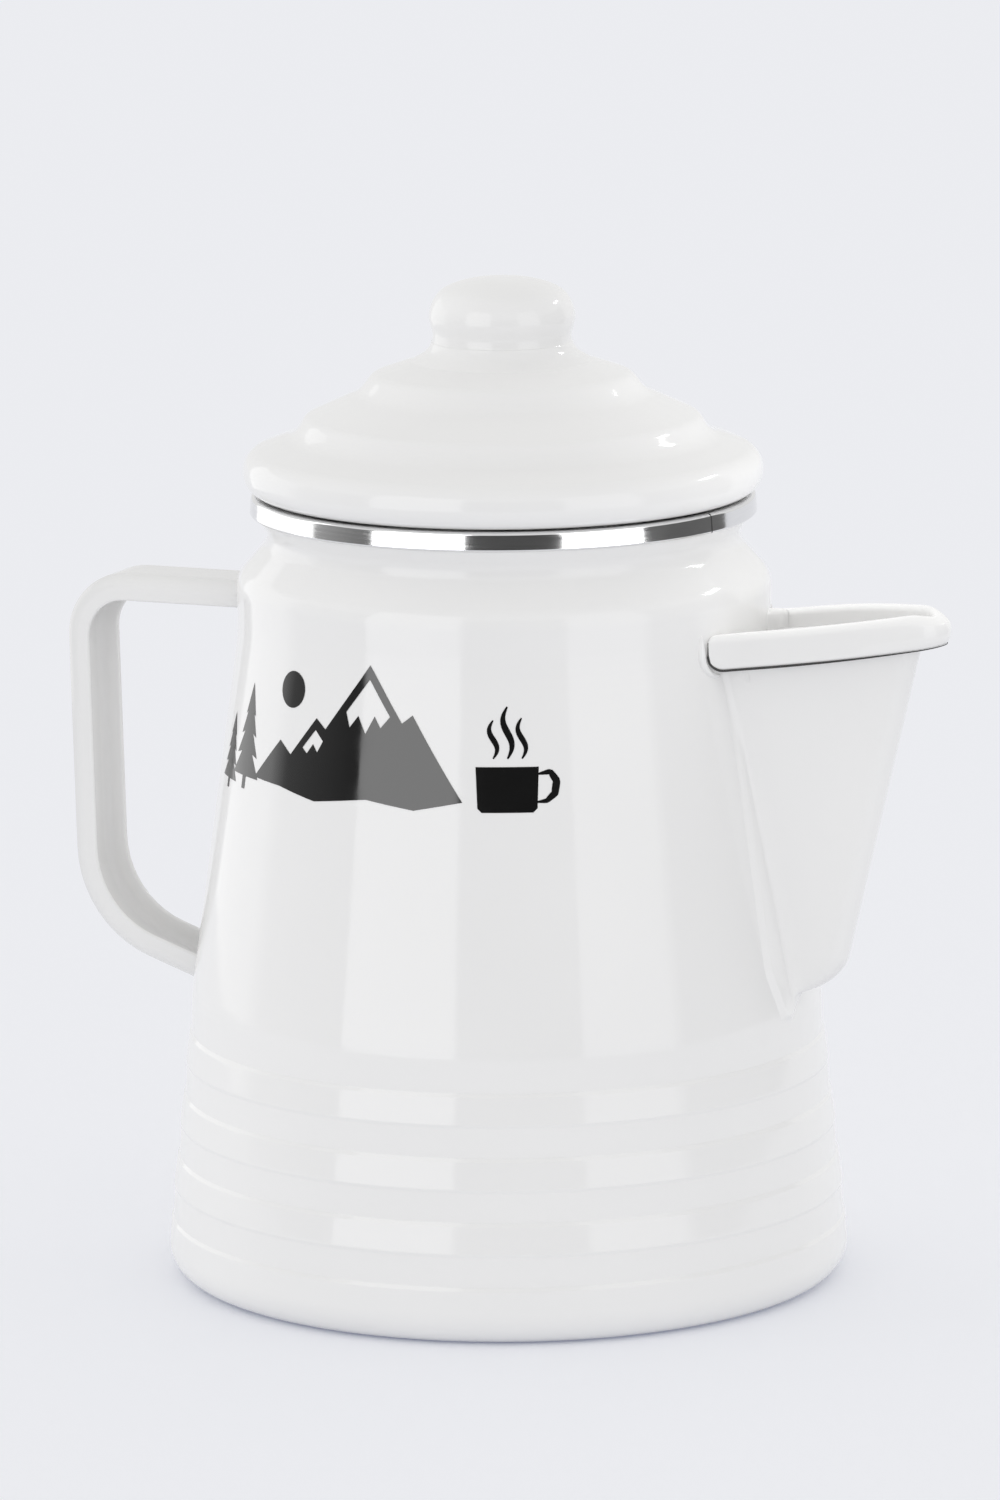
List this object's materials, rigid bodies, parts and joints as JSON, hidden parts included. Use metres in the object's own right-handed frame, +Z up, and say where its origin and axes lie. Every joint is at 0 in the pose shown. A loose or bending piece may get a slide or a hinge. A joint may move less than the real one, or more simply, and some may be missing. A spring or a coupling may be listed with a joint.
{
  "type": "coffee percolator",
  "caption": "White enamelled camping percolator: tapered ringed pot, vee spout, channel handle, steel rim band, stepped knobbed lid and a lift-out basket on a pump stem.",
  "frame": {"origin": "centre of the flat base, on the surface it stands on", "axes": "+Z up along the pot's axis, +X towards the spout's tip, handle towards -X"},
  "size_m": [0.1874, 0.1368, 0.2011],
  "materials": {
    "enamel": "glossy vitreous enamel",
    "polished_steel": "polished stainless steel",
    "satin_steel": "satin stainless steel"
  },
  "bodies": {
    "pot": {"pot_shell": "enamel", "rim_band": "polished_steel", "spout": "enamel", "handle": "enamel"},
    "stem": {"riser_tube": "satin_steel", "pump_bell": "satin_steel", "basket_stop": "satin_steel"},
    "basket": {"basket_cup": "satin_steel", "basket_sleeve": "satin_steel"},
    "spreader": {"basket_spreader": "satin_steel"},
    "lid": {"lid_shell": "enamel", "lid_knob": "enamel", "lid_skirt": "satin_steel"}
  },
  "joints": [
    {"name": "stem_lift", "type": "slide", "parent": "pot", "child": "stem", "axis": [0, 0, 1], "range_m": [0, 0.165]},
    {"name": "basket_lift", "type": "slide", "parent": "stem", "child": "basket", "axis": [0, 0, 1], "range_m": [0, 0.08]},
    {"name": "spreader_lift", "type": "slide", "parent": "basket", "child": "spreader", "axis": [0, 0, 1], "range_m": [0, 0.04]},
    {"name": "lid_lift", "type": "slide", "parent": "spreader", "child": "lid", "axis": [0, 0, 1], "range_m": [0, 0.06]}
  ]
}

● ● ● ●

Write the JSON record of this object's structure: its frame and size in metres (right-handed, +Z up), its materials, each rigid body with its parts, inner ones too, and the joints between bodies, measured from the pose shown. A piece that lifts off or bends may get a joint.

● ● ● ●

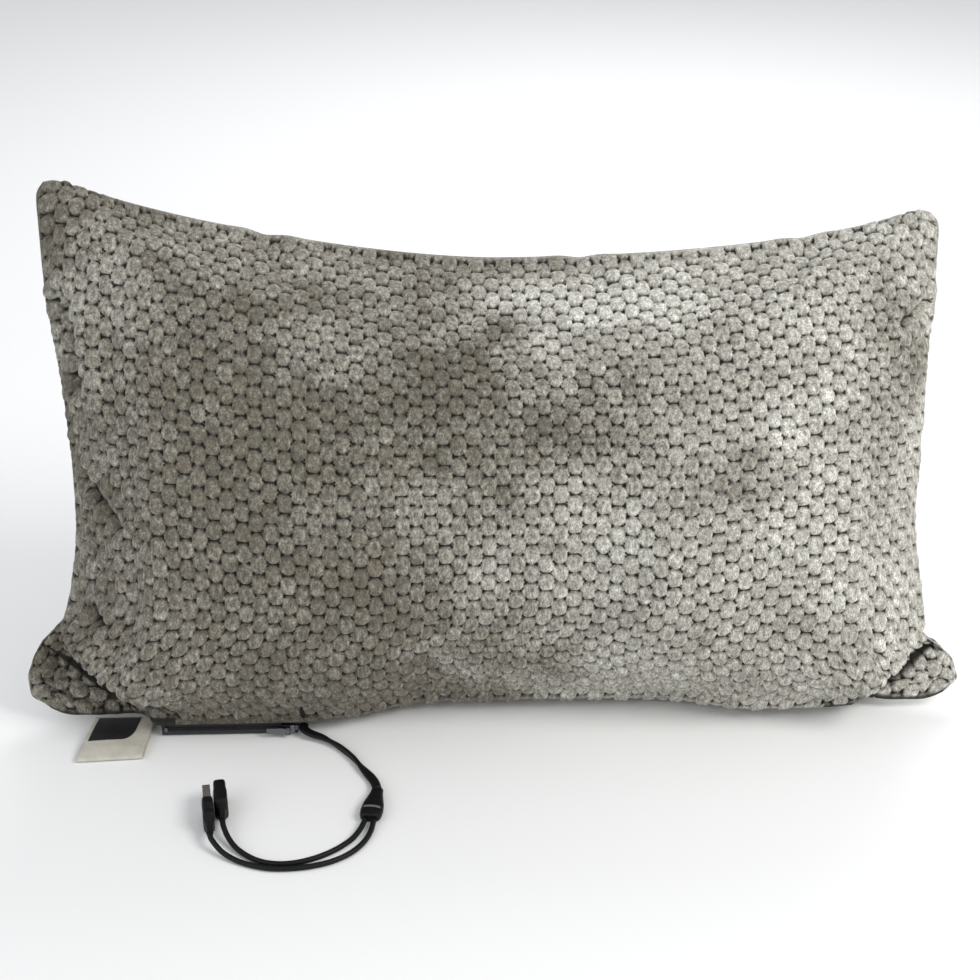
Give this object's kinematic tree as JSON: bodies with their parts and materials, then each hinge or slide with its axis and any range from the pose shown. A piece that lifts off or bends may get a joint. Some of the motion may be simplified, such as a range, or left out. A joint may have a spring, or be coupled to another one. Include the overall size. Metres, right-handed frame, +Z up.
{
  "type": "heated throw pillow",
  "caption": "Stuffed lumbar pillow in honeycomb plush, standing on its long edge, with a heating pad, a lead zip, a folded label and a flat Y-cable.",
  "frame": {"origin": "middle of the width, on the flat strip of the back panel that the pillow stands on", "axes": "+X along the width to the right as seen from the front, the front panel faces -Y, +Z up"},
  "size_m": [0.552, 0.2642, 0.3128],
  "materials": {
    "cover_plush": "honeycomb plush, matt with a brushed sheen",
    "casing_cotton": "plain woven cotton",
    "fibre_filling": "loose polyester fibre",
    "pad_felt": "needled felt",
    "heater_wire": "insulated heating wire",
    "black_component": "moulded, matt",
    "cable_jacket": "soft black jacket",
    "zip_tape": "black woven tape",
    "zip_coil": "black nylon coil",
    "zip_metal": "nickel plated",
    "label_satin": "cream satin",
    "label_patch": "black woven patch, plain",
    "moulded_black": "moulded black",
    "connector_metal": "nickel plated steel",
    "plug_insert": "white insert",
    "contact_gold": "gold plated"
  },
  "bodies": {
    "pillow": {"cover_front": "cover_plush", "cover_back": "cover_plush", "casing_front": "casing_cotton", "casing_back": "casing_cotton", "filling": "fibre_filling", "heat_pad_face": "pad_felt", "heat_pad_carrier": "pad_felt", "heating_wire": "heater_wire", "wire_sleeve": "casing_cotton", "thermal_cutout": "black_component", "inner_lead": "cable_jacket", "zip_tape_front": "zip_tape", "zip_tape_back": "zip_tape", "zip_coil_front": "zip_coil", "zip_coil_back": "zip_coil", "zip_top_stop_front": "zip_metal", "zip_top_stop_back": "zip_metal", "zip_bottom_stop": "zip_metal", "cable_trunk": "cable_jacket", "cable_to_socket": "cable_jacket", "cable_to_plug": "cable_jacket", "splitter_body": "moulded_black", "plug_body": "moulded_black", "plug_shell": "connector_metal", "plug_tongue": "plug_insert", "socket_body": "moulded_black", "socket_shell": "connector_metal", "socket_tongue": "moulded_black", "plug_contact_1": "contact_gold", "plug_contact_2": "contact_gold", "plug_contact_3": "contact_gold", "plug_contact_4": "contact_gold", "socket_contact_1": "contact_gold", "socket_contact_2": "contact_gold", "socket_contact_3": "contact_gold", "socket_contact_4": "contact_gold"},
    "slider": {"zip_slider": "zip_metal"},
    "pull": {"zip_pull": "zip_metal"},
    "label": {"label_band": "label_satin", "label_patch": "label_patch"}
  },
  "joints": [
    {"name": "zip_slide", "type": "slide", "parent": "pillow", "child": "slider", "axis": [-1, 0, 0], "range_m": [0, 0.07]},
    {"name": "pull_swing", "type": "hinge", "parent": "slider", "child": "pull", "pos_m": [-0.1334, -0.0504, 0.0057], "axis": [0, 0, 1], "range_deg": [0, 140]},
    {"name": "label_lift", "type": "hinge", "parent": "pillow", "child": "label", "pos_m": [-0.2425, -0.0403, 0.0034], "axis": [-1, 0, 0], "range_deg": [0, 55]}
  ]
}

● ● ● ●

| Your goal |
In the material above, show every line where the word "loose" turns up.

| Answer |
List this object's materials, rigid bodies, parts and joints as JSON, hidden parts included. Use metres in the object's own right-handed frame, +Z up, and say where its origin and axes lie. Every joint is at 0 in the pose shown. A loose or bending piece may get a slide or a hinge. A joint may move less than the real one, or more simply, and some may be missing. A spring or a coupling may be listed with a joint.
    "fibre_filling": "loose polyester fibre",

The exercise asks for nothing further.